492 / 2024-04-25 16:21:56

Citywide Orchestration of Electrical Vehicle Battery Swapping

battery swapping station; adaptive distributionally robust optimization; location and capacity planning; orderly swapping

To efficiently integrate the operation of electric vehicles (EVs) and battery swapping stations, we propose an orderly swapping strategy in which EVs carry out battery swaps at designated swapping stations in response to swapping demands, with real-time scheduling managed by the service platform. Based on this strategy, we characterize the battery swapping station location and capacity planning problem as a two-stage distributionally robust optimization model. This model presents challenges with bilinear terms involving decision variables and uncertain variables, and sums of piecewise linear functions in the second-stage problem.
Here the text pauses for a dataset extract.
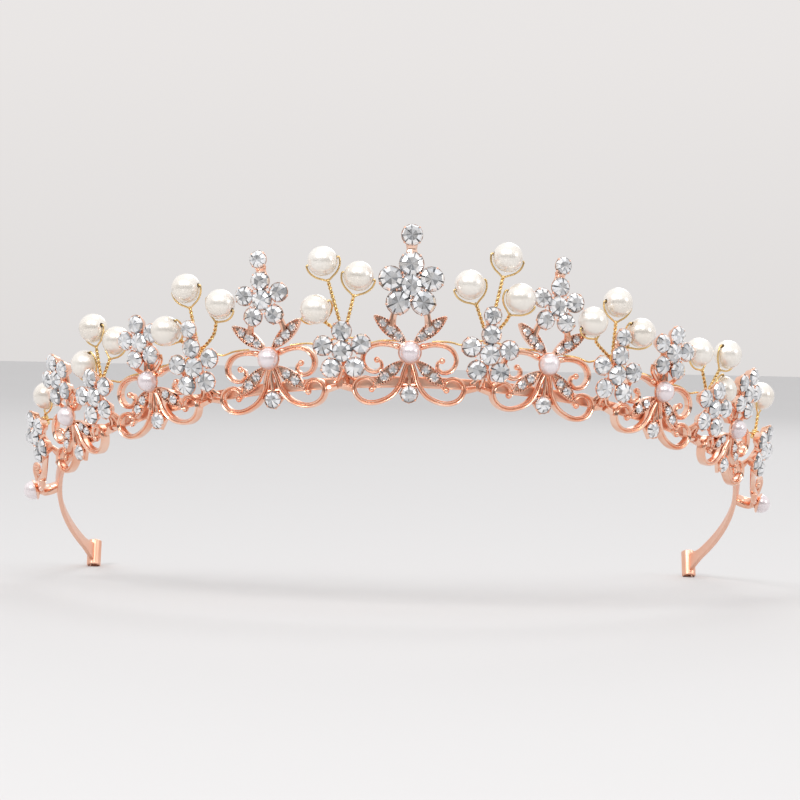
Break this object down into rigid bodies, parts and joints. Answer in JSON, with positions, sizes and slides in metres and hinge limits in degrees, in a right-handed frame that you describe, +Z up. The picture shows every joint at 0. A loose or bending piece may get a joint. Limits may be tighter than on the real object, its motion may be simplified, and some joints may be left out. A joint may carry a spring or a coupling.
{
  "type": "bridal tiara",
  "caption": "Open U-shaped bridal tiara: sprung rose gold strip with cast scroll and leaf motifs, stone flowers, half pearls and wired pearl sprays.",
  "frame": {"origin": "centre of the bounding box in plan, at the height that the rolled ends and lowest scrolls stand on", "axes": "+Z up, -Y towards the front of the tiara, +X to the viewer's right when seen from the front"},
  "size_m": [0.1618, 0.1276, 0.0331],
  "materials": {
    "rose_gold": "polished rose gold plate",
    "gold_wire": "bright yellow gold wire",
    "crystal": "clear foiled cut glass",
    "lilac_pearl": "lilac pearl lustre",
    "ivory_pearl": "ivory pearl lustre"
  },
  "bodies": {
    "tiara_frame": {"headband_strip": "rose_gold", "casting_left_3": "rose_gold", "flower_stones_left_3": "crystal", "half_pearl_left_3": "lilac_pearl", "casting_left_2": "rose_gold", "flower_stones_left_2": "crystal", "half_pearl_left_2": "lilac_pearl", "casting_left_1": "rose_gold", "flower_stones_left_1": "crystal", "half_pearl_left_1": "lilac_pearl", "casting_centre": "rose_gold", "flower_stones_centre": "crystal", "half_pearl_centre": "lilac_pearl", "casting_right_1": "rose_gold", "flower_stones_right_1": "crystal", "half_pearl_right_1": "lilac_pearl", "casting_right_2": "rose_gold", "flower_stones_right_2": "crystal", "half_pearl_right_2": "lilac_pearl", "casting_right_3": "rose_gold", "flower_stones_right_3": "crystal", "half_pearl_right_3": "lilac_pearl", "small_flower_stones_left_4": "crystal", "spray_wire_left_4": "gold_wire", "small_flower_stones_left_3": "crystal", "spray_wire_left_3": "gold_wire", "small_flower_stones_left_2": "crystal", "spray_wire_left_2": "gold_wire", "small_flower_stones_left_1": "crystal", "spray_wire_left_1": "gold_wire", "small_flower_stones_right_1": "crystal", "spray_wire_right_1": "gold_wire", "small_flower_stones_right_2": "crystal", "spray_wire_right_2": "gold_wire", "small_flower_stones_right_3": "crystal", "spray_wire_right_3": "gold_wire", "small_flower_stones_right_4": "crystal", "spray_wire_right_4": "gold_wire", "end_pearl_left": "lilac_pearl", "end_pearl_right": "lilac_pearl"},
    "bead_left_4_a_body": {"bead_left_4_a": "ivory_pearl"},
    "bead_left_3_a_body": {"bead_left_3_a": "ivory_pearl"},
    "bead_left_3_b_body": {"bead_left_3_b": "ivory_pearl"},
    "bead_left_3_c_body": {"bead_left_3_c": "ivory_pearl"},
    "bead_left_2_a_body": {"bead_left_2_a": "ivory_pearl"},
    "bead_left_2_b_body": {"bead_left_2_b": "ivory_pearl"},
    "bead_left_2_c_body": {"bead_left_2_c": "ivory_pearl"},
    "bead_left_1_a_body": {"bead_left_1_a": "ivory_pearl"},
    "bead_left_1_b_body": {"bead_left_1_b": "ivory_pearl"},
    "bead_left_1_c_body": {"bead_left_1_c": "ivory_pearl"},
    "bead_right_1_a_body": {"bead_right_1_a": "ivory_pearl"},
    "bead_right_1_b_body": {"bead_right_1_b": "ivory_pearl"},
    "bead_right_1_c_body": {"bead_right_1_c": "ivory_pearl"},
    "bead_right_2_a_body": {"bead_right_2_a": "ivory_pearl"},
    "bead_right_2_b_body": {"bead_right_2_b": "ivory_pearl"},
    "bead_right_2_c_body": {"bead_right_2_c": "ivory_pearl"},
    "bead_right_3_a_body": {"bead_right_3_a": "ivory_pearl"},
    "bead_right_3_b_body": {"bead_right_3_b": "ivory_pearl"},
    "bead_right_3_c_body": {"bead_right_3_c": "ivory_pearl"},
    "bead_right_4_a_body": {"bead_right_4_a": "ivory_pearl"}
  },
  "joints": [
    {"name": "bead_left_4_a_turn", "type": "hinge", "parent": "tiara_frame", "child": "bead_left_4_a_body", "pos_m": [-0.07475, -0.00477, 0.01715], "axis": [0.4413, -0.707, -0.5527], "continuous": true},
    {"name": "bead_left_3_a_turn", "type": "hinge", "parent": "tiara_frame", "child": "bead_left_3_a_body", "pos_m": [-0.06347, -0.02867, 0.02318], "axis": [0.659, -0.7491, -0.0682], "continuous": true},
    {"name": "bead_left_3_b_turn", "type": "hinge", "parent": "tiara_frame", "child": "bead_left_3_b_body", "pos_m": [-0.0585, -0.02999, 0.02], "axis": [0.6746, -0.4966, -0.5462], "continuous": true},
    {"name": "bead_left_3_c_turn", "type": "hinge", "parent": "tiara_frame", "child": "bead_left_3_c_body", "pos_m": [-0.06512, -0.02431, 0.01692], "axis": [0.3436, -0.7393, 0.5791], "continuous": true},
    {"name": "bead_left_2_a_turn", "type": "hinge", "parent": "tiara_frame", "child": "bead_left_2_a_body", "pos_m": [-0.04387, -0.04731, 0.02453], "axis": [0.853, -0.5211, 0.0294], "continuous": true},
    {"name": "bead_left_2_b_turn", "type": "hinge", "parent": "tiara_frame", "child": "bead_left_2_b_body", "pos_m": [-0.03691, -0.05087, 0.01992], "axis": [0.8145, -0.2676, -0.5148], "continuous": true},
    {"name": "bead_left_2_c_turn", "type": "hinge", "parent": "tiara_frame", "child": "bead_left_2_c_body", "pos_m": [-0.04769, -0.04474, 0.01653], "axis": [0.6421, -0.5902, 0.4892], "continuous": true},
    {"name": "bead_left_1_a_turn", "type": "hinge", "parent": "tiara_frame", "child": "bead_left_1_a_body", "pos_m": [-0.01714, -0.05799, 0.02639], "axis": [0.9454, -0.2358, 0.225], "continuous": true},
    {"name": "bead_left_1_b_turn", "type": "hinge", "parent": "tiara_frame", "child": "bead_left_1_b_body", "pos_m": [-0.01013, -0.05849, 0.02321], "axis": [0.9616, -0.0564, -0.2686], "continuous": true},
    {"name": "bead_left_1_c_turn", "type": "hinge", "parent": "tiara_frame", "child": "bead_left_1_c_body", "pos_m": [-0.01836, -0.05739, 0.01653], "axis": [0.8194, -0.3102, 0.482], "continuous": true},
    {"name": "bead_right_1_a_turn", "type": "hinge", "parent": "tiara_frame", "child": "bead_right_1_a_body", "pos_m": [0.01868, -0.05818, 0.02789], "axis": [0.9595, 0.2391, -0.1489], "continuous": true},
    {"name": "bead_right_1_b_turn", "type": "hinge", "parent": "tiara_frame", "child": "bead_right_1_b_body", "pos_m": [0.01131, -0.05798, 0.02208], "axis": [0.9218, 0.0335, 0.3863], "continuous": true},
    {"name": "bead_right_1_c_turn", "type": "hinge", "parent": "tiara_frame", "child": "bead_right_1_c_body", "pos_m": [0.02118, -0.05738, 0.01971], "axis": [0.8668, 0.3107, -0.39], "continuous": true},
    {"name": "bead_right_2_a_turn", "type": "hinge", "parent": "tiara_frame", "child": "bead_right_2_a_body", "pos_m": [0.04107, -0.04831, 0.02302], "axis": [0.8801, 0.4602, 0.1166], "continuous": true},
    {"name": "bead_right_2_b_turn", "type": "hinge", "parent": "tiara_frame", "child": "bead_right_2_b_body", "pos_m": [0.03584, -0.05045, 0.01798], "axis": [0.7926, 0.2193, 0.569], "continuous": true},
    {"name": "bead_right_2_c_turn", "type": "hinge", "parent": "tiara_frame", "child": "bead_right_2_c_body", "pos_m": [0.04591, -0.0447, 0.01817], "axis": [0.7022, 0.5799, -0.413], "continuous": true},
    {"name": "bead_right_3_a_turn", "type": "hinge", "parent": "tiara_frame", "child": "bead_right_3_a_body", "pos_m": [0.05921, -0.03163, 0.01942], "axis": [0.6614, 0.4506, 0.5995], "continuous": true},
    {"name": "bead_right_3_b_turn", "type": "hinge", "parent": "tiara_frame", "child": "bead_right_3_b_body", "pos_m": [0.06611, -0.0254, 0.0215], "axis": [0.5141, 0.7959, -0.3196], "continuous": true},
    {"name": "bead_right_3_c_turn", "type": "hinge", "parent": "tiara_frame", "child": "bead_right_3_c_body", "pos_m": [0.06543, -0.02145, 0.01517], "axis": [-0.0053, 0.4886, -0.8725], "continuous": true},
    {"name": "bead_right_4_a_turn", "type": "hinge", "parent": "tiara_frame", "child": "bead_right_4_a_body", "pos_m": [0.07629, -0.00401, 0.02053], "axis": [0.3788, 0.897, 0.2279], "continuous": true}
  ]
}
Notably, we demonstrate that the second-stage problem is convex concerning the uncertain variable and reveals a distinctive structure in the optimal solution of its dual problem. These model properties guide us in designing an efficient column-and-constraint generation algorithm for solving it. We also propose two alternative strategies designed for specific scenarios, reformulating them as mixed-integer second-order cone programmings. In a numerical study, we validate our algorithm's efficacy using classic transportation data and compare the performance of the three strategies with real transportation data from Beijing. Our findings indicate that the Orderly strategy surpasses the other two strategies regarding flexibility and demonstrates economies of scale as the battery swapping scale increases. This flexibility becomes more pronounced as the service rate decreases and the grid capacity increases. Furthermore, the enhanced grid capacity results in an imbalanced battery distribution and the significant technological advancement eliminates the possibility of battery shortages.